Could Problems Take the Place of Knowledge in Digital Societies?
Date: Tuesday 15 March 2016
Time: 4-5.30pm
Venue: The Silverstone Room, Floor 7, Tower 3, LSE
Speaker: Noortje Marres, Associate Professor and Research Director at the Centre for Interdisciplinary Methodologies, University of Warwick
In this talk, Noortje Marres will explore the claim that social inquiry has become problematic in digital societies. Digital ways of knowing society have been widely questioned in recent years, from critiques of online surveillance to the ever growing lists of tools and apps that have been withdrawn because of privacy problems and other allegations of ethical violations (Facebook search graph, girls near me, Samaritan radar, and so on).

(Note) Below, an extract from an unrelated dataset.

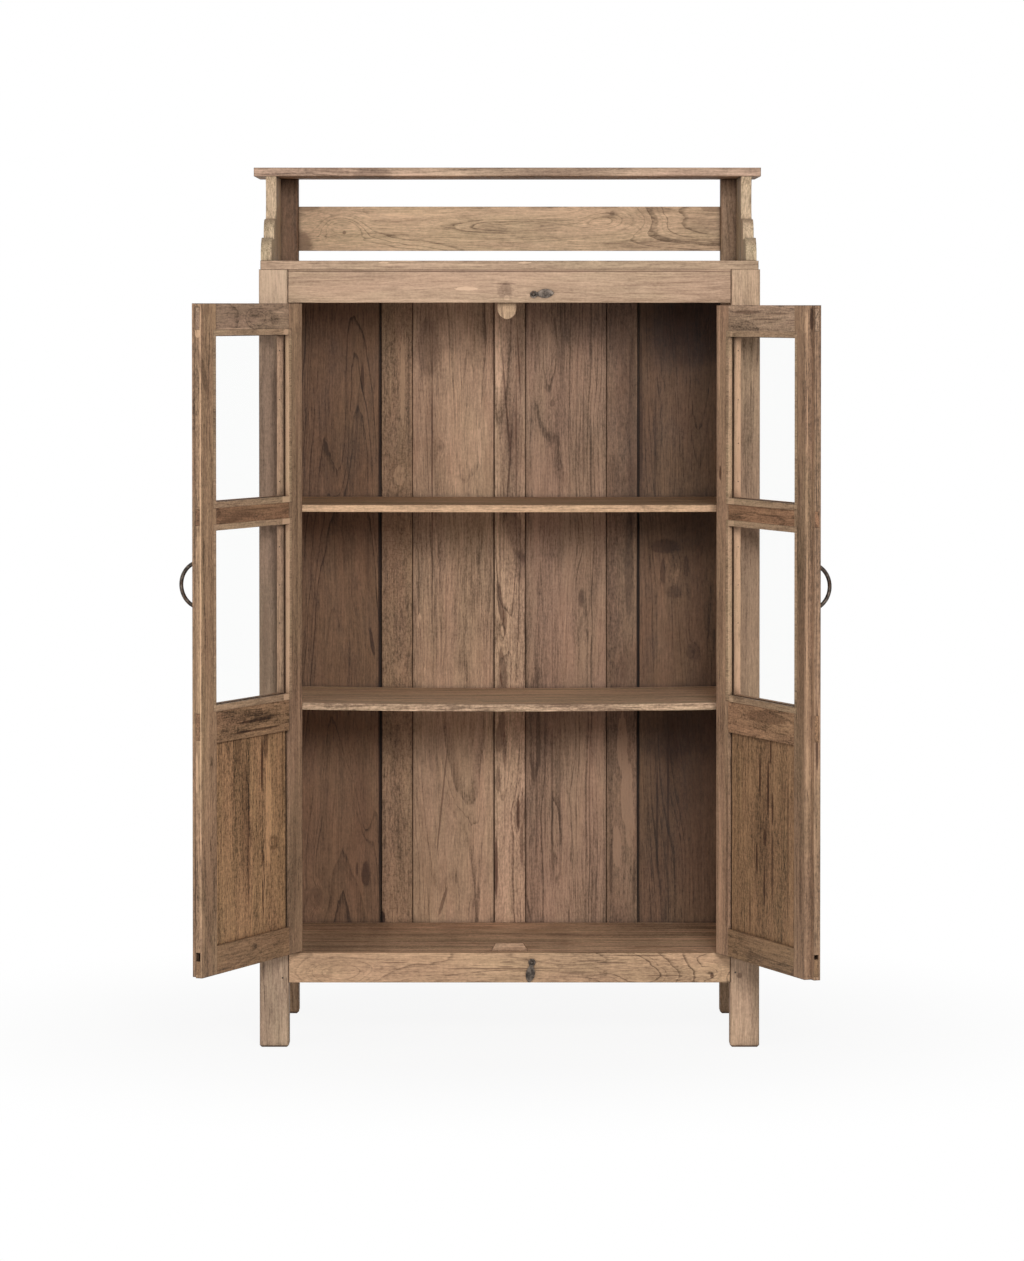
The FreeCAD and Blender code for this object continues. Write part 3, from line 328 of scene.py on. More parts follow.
def teak_group():
    """Old bare teak. Local coordinates run along the board in x, from its middle."""
    tree = bpy.data.node_groups.new("teak", "ShaderNodeTree")
    for kind, names in GROUP_INPUTS.items():
        for name in names:
            tree.interface.new_socket(name, in_out="INPUT", socket_type="NodeSocket" + kind)
    for name, kind in (("Color", "Color"), ("Roughness", "Float"), ("Height", "Float")):
        tree.interface.new_socket(name, in_out="OUTPUT", socket_type="NodeSocket" + kind)
    w = Wires(tree)
    source = tree.nodes.new("NodeGroupInput")
    take = {socket.name: Value(w, socket) for socket in source.outputs}
    weather = take["Weather"]

    def layer(name, where, place=None, colour=False):
        along, across, detail, roughness = LAYERS[name]
        where = where * (along, across, across)
        return w.noise(where + place if place else where, 1.0, detail, roughness, colour)

    def step(name, value):
        return w.span(value, *STEPS[name])

    def tint(colour, name, share=1.0):
        most, by = TINTS[name]
        return w.mix(share * most, colour, (*by, 1.0), "MULTIPLY")

    grain = take["Local"] + take["Offset"]
    along = w.split(grain)[0]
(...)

Strikingly, however, questions of epistemology tend to remain under-explored in these controversies about digital ways of knowing society: the question of whether digital devices allow us (or them) to know society in the way they claim to tends to be overshadowed by more urgent ethical, political and moral issues. Nevertheless, investigating this knowledge dimension is useful, this paper would like to propose, because it brings into focus a much wider potential transformation of digital societies, and digital social inquiry: in these societies, interactivity between social research and social life intensifies to the point that representational assumptions are thrown into crisis, not just intellectually, but publicly.